As an analogy, imagine a conversation between two horses somewhere around the beginning of the 20th century. One horse, having seen driverless carriages and early cars, is worried about the future of horse jobs. The other believes the new advances will create new jobs. As it turns out, 1915 was the year of peak employment for horses. Today most horses in the Western world exist as pets. Horses have found a niche employment, but their numbers have decreased drastically.
The future
What does all of this mean for our future?
The most common answer is that a future with intelligent machines is a wonderful thing: we won't have to work and can instead engage in meaningful leisure activities. The problem with this is that it requires a huge economic adjustment — and such an adjustment can take a long time. I would argue that societies took at least 200 years to fully adapt to the industrial revolution. It started in the 17th century, but full adaptation only came with the development of the modern social-democratic state with its social-safety network, which didn't appear until after WWII. Economically adapting to the new changes within, say, a few decades is a huge challenge.
Beyond the economic issues there is also a philosophical question: what is the good life? Is a world without work, without meaningful employment, really going to make us happy? Or is it going to make us dissatisfied, restless and even dangerous, as happens on Theodor Herzl's 1904 play Solon in Lydia. In the play the ancient Greek Eukosmos develops a way of making flour without growing wheat, eradicating most people's need for work. The effect on society proves disastrous and Eukosmos eventually drinks a chalice of poisoned wine to make sure he and his dangerous method perish forever.
The industrial revolution took off on the discovery of fossil fuels: a source of energy that doesn't depend on human or animal labour. Fossil fuels liberated us from labour in an unprecedented way. But we're now paying the price of climate change. Getting off the fossil fuel train is proving incredibly hard. Maybe this is the time to think before it happens, not after. To quote Nigel Cameron, leader of the Center for Policy on Emerging Technologies (C-PET), "Will a world without work be heaven or hell?

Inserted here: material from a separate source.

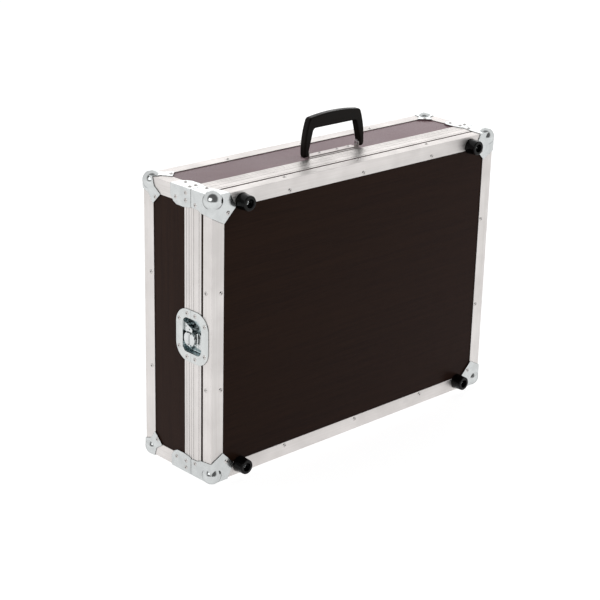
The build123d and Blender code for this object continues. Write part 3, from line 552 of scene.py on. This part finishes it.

Now is the time to think it through."
About this article
Moshe Y. Vardi is a professor of computer science at Rice University. His research focus is on artificial intelligence, as well as its impact on labour.
This article was adapted from a talk given by Vardi at the Ada Lovelace Symposium, which took place at the University of Oxford in December 2015.
Comments
Beg your pardon...?
Let's talk about not having to work and yet somehow still miraculously managing to stay alive only once a "down-scaled" worker starts cashing in the proceeds of the work of the machine that replaced him, instead of all of it going to, say, the already filthy-rich owner of the factory, who may or may not actually spend some of it further enriching the owner (but not the workers, if there are any left) of some other factory in the process. As it is, the worker is just forced to find work (in some niche his entire life's experience is completely orthogonal with) yet again in a more and more crowded market less and less able to support yet another redundant "services" job people have less and less extra income to spend on.
very interesting article!
very interesting article!
typo?
'Will a work without work be heaven or hell?'
Thanks for spotting that
Thanks for spotting that typo, we've corrected it.
Economics Axioms (originally by Henry George, 1879 economist)
Man seeks to satisfy his desires with the least exertion, yet his desires are unlimited.
This implies optimistically that as more and more menial jobs are tackled by machines and robots, we will have a chance to make life better for ourselves, whether it is by altruistic activities in helping less fortunate people than ourselves, or simply becoming more intellectual ourselves, and that this process will never fail to absorb our energies.
There is another side to it and that is the pessimistic implication of the two axioms, that we are both lazy and greedy! So if indeed this is the true situation, our job on earth is done and we will return to a Garden of Eden style of existence, without the need for having many people around and without the need for the enjoyment of having deep knowledge.
People aren't naturally lazy.
People aren't naturally lazy. Just the opposite. However, creativity and perceived meaning play very important roles in the work we want to do. We work either out of necessity (survival, for example, which is/should be getting more and more unnecessary) or to keep active (whether physically or mentally). People are planners, creators, and doers. If something is no longer necessary for us to work on, then let the machines do it. This will free us to work on the things we actually really enjoy, provided that the systems we have in place follow suit. As it stands, people are still working long hours when technology has advanced way beyond that. The system as a whole is still stuck in the "old way" of doing things.
interesting
would love more detail on the phenomena influencing the data that are presented here: e.g., effects of the historical decrease in trade unions affecting salaries and employment rates; the increase in internationalization affecting competition; data on the pervasiveness of robots in jobs and industries, beyond examples about the presence of them; more on the jobs that the top 1% have -- and finally, whether computer science professors can be replaced by robots that can explain how robots are taking over - seriously, a thought provoking and nice talk!
Deflation
I have given this a lot of thought over the years especially given my career in the computer industry. My question is, "What will things cost in this future?". If machines are making all the things and machines are making the machines that make all the things, why would anything that is made by machines cost anything? As I understand economics, things cost because there is human labor involved in it, or a human owns something that is used to make the things and those human demand rent. So things cost money because of human labor or rent seeking capital owned by humans. If machines do all labor you are left with only capital. This likely explains why there is more and more inequality. The rich own the capital and get rent. Labor is slowly disappearing. But other than land and housing (capital) it seems that many things are costing less and less or if they cost more they last much longer which means the cost to own is less. I own three vehicles: an 14 year old truck (owned by me for 11 years), a 15 year old car (owned by me for 13 years), and a 16 year old car (owned for 16 years) with no plans to replace as yet.
The only thing
The only thing certain.........pundit predictions will be proven wrong....as they always have.
Great article. I've been
Great article. I've been pondering these eventualities for decades.
Check Your Data
Data in the linked paper shows there is not a gap between productivity and compensation.